I'm having a similar problem with 2.6.15.6 on a Athlon64 X2 3800+ running 64 bit gentoo. The motherboard is an ASUS A8N-SLI nForce4 based board with two integrated NICs, one Marvell 88E8001 and one nVidia. The nVidia NIC works fine, but using the Marvell NIC with the skge driver eventually causes the system to lock up hard. It takes a while, but usually ~10 minutes of heavy NFS traffic (>20 MB/s) will break the system. It's not a hardware issue, since the Marvell NIC works fine (albeit slower and less efficiently) with the in-kernel sk98lin driver. The problem only manifests when using a SMP kernel. Setting smp_affinity to 1 on the skge interrupt (82 on my system) seems to make the problem go away. Smells like the race condition problems haven't quite been fixed yet. One minor complication: I'm using the loop-aes 3.1c patch and have disk encryption on all of my drives. Perhaps this is the source of the problem. Here are a list of things that don't seem to have any effect on the problem: Over/Underclocking the system 2.6.16-rc5 Linux Vserver patches Preempt vs. Non-Preempt Monkeying around with the interrupt coalescing settings with ethtool Side note: The newer sk98lin driver from SysKonnect causes the system to crash spectacularly whenever any NFS traffic occurs unless a big chunk of SSH traffic (>10MB) occurs first. If the SSH transfer occurs first, the system will be rock solid -- hours of high-speed data transfer -- from then on out.

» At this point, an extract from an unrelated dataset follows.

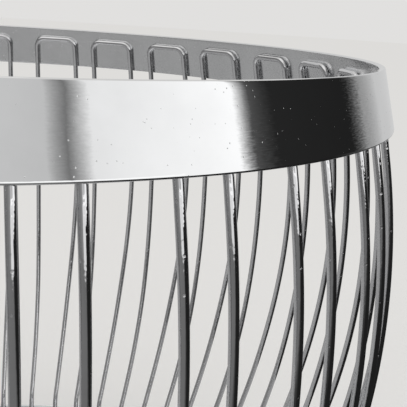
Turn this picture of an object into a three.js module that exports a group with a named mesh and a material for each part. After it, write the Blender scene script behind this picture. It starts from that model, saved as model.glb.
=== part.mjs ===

On Wed, 15 Mar 2006, bugme-daemon@bugzilla.kernel.org wrote: > http://bugzilla.kernel.org/show_bug.cgi?id=6142 > > > > > > ------- Additional Comments From robert@firehead.org 2006-03-15 15:18 ------- > I'm having a similar problem with 2.6.15.6 on a Athlon64 X2 3800+ running 64 bit > gentoo. The motherboard is an ASUS A8N-SLI nForce4 based board with two > integrated NICs, one Marvell 88E8001 and one nVidia. The nVidia NIC works fine, > but using the Marvell NIC with the skge driver eventually causes the system to > lock up hard. It takes a while, but usually ~10 minutes of heavy NFS traffic > (>20 MB/s) will break the system. It's not a hardware issue, since the Marvell > NIC works fine (albeit slower and less efficiently) with the in-kernel sk98lin > driver. The problem only manifests when using a SMP kernel. > > Setting smp_affinity to 1 on the skge interrupt (82 on my system) seems to make > the problem go away. Smells like the race condition problems haven't quite been > fixed yet. One minor complication: I'm using the loop-aes 3.1c patch and have > disk encryption on all of my drives. Perhaps this is the source of the problem. > > Here are a list of things that don't seem to have any effect on the problem: > > Over/Underclocking the system > 2.6.16-rc5 > Linux Vserver patches > Preempt vs. Non-Preempt > Monkeying around with the interrupt coalescing settings with ethtool > > > Side note: The newer sk98lin driver from SysKonnect causes the system to crash > spectacularly whenever any NFS traffic occurs unless a big chunk of SSH traffic > (>10MB) occurs first. If the SSH transfer occurs first, the system will be rock > solid -- hours of high-speed data transfer -- from then on out. > You may also try to disable rx and/or tx csum. With disabled rx&tx hardware csuming my system is stable even with smp_affinity set to 3. Now I only need to test what is the real problem: rx or tx... Best regards, Krzysztof Ol
Please retest with new 1.4 version (post 2.6.16). You can find diff from 2.6.16 version at: http://developer.osdl.org/shemminger/prototypes/skge-1.4.diff
Applied skge 1.4 patch to 2.6.16-vserver (presence or absence of vserver had no effect on crashes previously). This time the system locked up within a few minutes of heavy NFS traffic, so it seems the bug is still there. SMP affinity setting decreased the frequenct of crashing, but did not eliminate the problem entirely. Turning off tx and rx checksumming with ethtool -K seems to have made the bug go away for now. This caused a performance hit of about 20% which I was able to get rid of by messing with the interrupt coalescing settings on all the machines.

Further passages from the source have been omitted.